What is asked: Copy every line, leaving nothing out and adding nothing.
** BEGIN **
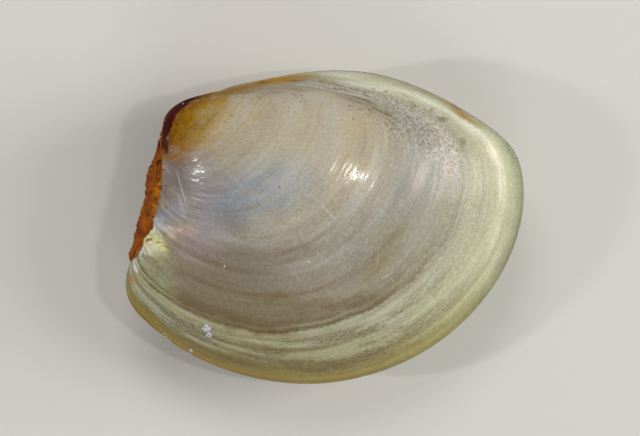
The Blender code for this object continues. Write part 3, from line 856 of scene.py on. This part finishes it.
def glossShell(tree, at, color, finish):  # dull where the skin is worn off
    look = shellFinish
    bare = patchShare(tree, at.ragged, look["barePatch"], 1.3, 0.5)
    byEdge = patchShare(tree, at.place, look["hingeEdgePatch"], 1.2, 0.6)
    dull = addNode(tree, ease, at.stage, *look["wornStages"])
    dull = addNode(tree, larger, dull, addNode(tree, multiply, bare, 0.8))
    dull = addNode(tree, larger, dull, byEdge)
    crumbled = addNode(tree, ease, at.stage, 1.35, 1.6, 0.0, 0.4)
    crumbled = addNode(tree, larger, crumbled, addNode(tree, multiply, byEdge, 0.35))
    roughness = addNode(tree, ease, dull, 0.0, 1.0, look["roughness"], look["wornRoughness"])
    tree.links.new(addNode(tree, add, roughness, crumbled), finish.inputs["Roughness"])
    coat = addNode(tree, ease, dull, 0.0, 1.0, look["coat"], look["wornCoat"])
    tree.links.new(coat, finish.inputs["Coat Weight"])
    towardsBeak = addNode(tree, ease, at.stage, 1.15, 1.35)
    tinted = addNode(tree, mix, towardsBeak, toLinear("#ffffff"), color)
    tree.links.new(tinted, finish.inputs["Specular Tint"])
    finish.inputs["IOR"].default_value = 1.53
    finish.inputs["Coat Roughness"].default_value = look["coatRoughness"]


def makeShellFinish(name, valve, seed):
    material, tree, finish = newMaterial(name)
    fades = shellFinish["fades"]
    at = shellFields(tree, seed)
    addLinePatterns(tree, at, seed)
    color = paintGrowth(tree, at, valve)
    color = paintEdge(tree, color, at.stage, at.turn, shellFinish["bellyYellow"])
    color = paintEdge(tree, color, at.wavyStage, at.turn, shellFinish["rimAmber"])
    for paint in (paintPauses, paintLines, paintFlecks, paintFreckles, paintScuffs, paintUmbo):
        color = paint(tree, at, color)
    color = paintPatches(tree, color, valve["stains"], at.nearPlace, fades["stains"])
    color = paintPatches(tree, color, valve["marks"], at.place, fades["marks"])
    tree.links.new(color, finish.inputs["Base Color"])
    raiseLines(tree, at, finish)
    glossShell(tree, at, color, finish)
    return material


def makeInnerNacre():  # mother of pearl inside the valves, white with a faint lustre
    material, tree, finish = newMaterial("innerNacre")
    cloud = addNode(tree, speckle, addNode(tree, coordinates, output="Object"), Scale=400.0, Detail=3.0)
    pearl = addNode(tree, mix, cloud, *[toLinear(shade) for shade in shellFinish["nacre"]])
    tree.links.new(pearl, finish.inputs["Base Color"])
    finish.inputs["Roughness"].default_value = 0.3
    finish.inputs["IOR"].default_value = 1.6
    return material


def pairPose(guides):  # leans the closed pair and fits it to the frame's box
    towards = math.radians(growth["leanTowardsDeg"])
    tipAxis = Vector((-math.sin(towards), math.cos(towards), 0.0))
    lean = Matrix.Rotation(math.radians(growth["leanDeg"]), 4, tipAxis)
    points = np.vstack([g.reshape(-1, 3) for g in guides]) * mm @ np.array(lean.to_3x3()).T
    low, high = Vector(points.min(axis=0)), Vector(points.max(axis=0))
    middle = (cadLow + cadHigh - low - high) / 2.0
    middle.z = cadHigh.z - high.z
    return Matrix.Translation(middle) @ lean


pose = pairPose([outerSurface(1.0, 1)[0], outerSurface(-1.0, 2)[0]])
rightBm = growValve(1.0, 1)
leftBm = growValve(-1.0, 2)
print("valves grown")


# rusty crust in the sunken area behind the beaks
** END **
Solution to this problem:
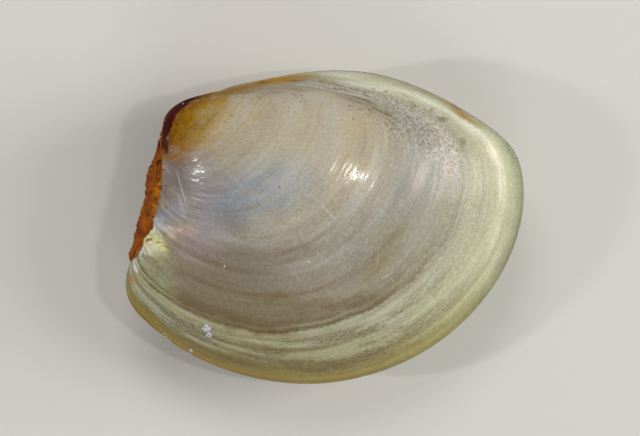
The Blender code for this object continues. Write part 3, from line 856 of scene.py on. This part finishes it.
def glossShell(tree, at, color, finish):  # dull where the skin is worn off
    look = shellFinish
    bare = patchShare(tree, at.ragged, look["barePatch"], 1.3, 0.5)
    byEdge = patchShare(tree, at.place, look["hingeEdgePatch"], 1.2, 0.6)
    dull = addNode(tree, ease, at.stage, *look["wornStages"])
    dull = addNode(tree, larger, dull, addNode(tree, multiply, bare, 0.8))
    dull = addNode(tree, larger, dull, byEdge)
    crumbled = addNode(tree, ease, at.stage, 1.35, 1.6, 0.0, 0.4)
    crumbled = addNode(tree, larger, crumbled, addNode(tree, multiply, byEdge, 0.35))
    roughness = addNode(tree, ease, dull, 0.0, 1.0, look["roughness"], look["wornRoughness"])
    tree.links.new(addNode(tree, add, roughness, crumbled), finish.inputs["Roughness"])
    coat = addNode(tree, ease, dull, 0.0, 1.0, look["coat"], look["wornCoat"])
    tree.links.new(coat, finish.inputs["Coat Weight"])
    towardsBeak = addNode(tree, ease, at.stage, 1.15, 1.35)
    tinted = addNode(tree, mix, towardsBeak, toLinear("#ffffff"), color)
    tree.links.new(tinted, finish.inputs["Specular Tint"])
    finish.inputs["IOR"].default_value = 1.53
    finish.inputs["Coat Roughness"].default_value = look["coatRoughness"]


def makeShellFinish(name, valve, seed):
    material, tree, finish = newMaterial(name)
    fades = shellFinish["fades"]
    at = shellFields(tree, seed)
    addLinePatterns(tree, at, seed)
    color = paintGrowth(tree, at, valve)
    color = paintEdge(tree, color, at.stage, at.turn, shellFinish["bellyYellow"])
    color = paintEdge(tree, color, at.wavyStage, at.turn, shellFinish["rimAmber"])
    for paint in (paintPauses, paintLines, paintFlecks, paintFreckles, paintScuffs, paintUmbo):
        color = paint(tree, at, color)
    color = paintPatches(tree, color, valve["stains"], at.nearPlace, fades["stains"])
    color = paintPatches(tree, color, valve["marks"], at.place, fades["marks"])
    tree.links.new(color, finish.inputs["Base Color"])
    raiseLines(tree, at, finish)
    glossShell(tree, at, color, finish)
    return material


def makeInnerNacre():  # mother of pearl inside the valves, white with a faint lustre
    material, tree, finish = newMaterial("innerNacre")
    cloud = addNode(tree, speckle, addNode(tree, coordinates, output="Object"), Scale=400.0, Detail=3.0)
    pearl = addNode(tree, mix, cloud, *[toLinear(shade) for shade in shellFinish["nacre"]])
    tree.links.new(pearl, finish.inputs["Base Color"])
    finish.inputs["Roughness"].default_value = 0.3
    finish.inputs["IOR"].default_value = 1.6
    return material


def pairPose(guides):  # leans the closed pair and fits it to the frame's box
    towards = math.radians(growth["leanTowardsDeg"])
    tipAxis = Vector((-math.sin(towards), math.cos(towards), 0.0))
    lean = Matrix.Rotation(math.radians(growth["leanDeg"]), 4, tipAxis)
    points = np.vstack([g.reshape(-1, 3) for g in guides]) * mm @ np.array(lean.to_3x3()).T
    low, high = Vector(points.min(axis=0)), Vector(points.max(axis=0))
    middle = (cadLow + cadHigh - low - high) / 2.0
    middle.z = cadHigh.z - high.z
    return Matrix.Translation(middle) @ lean


pose = pairPose([outerSurface(1.0, 1)[0], outerSurface(-1.0, 2)[0]])
rightBm = growValve(1.0, 1)
leftBm = growValve(-1.0, 2)
print("valves grown")


# rusty crust in the sunken area behind the beaks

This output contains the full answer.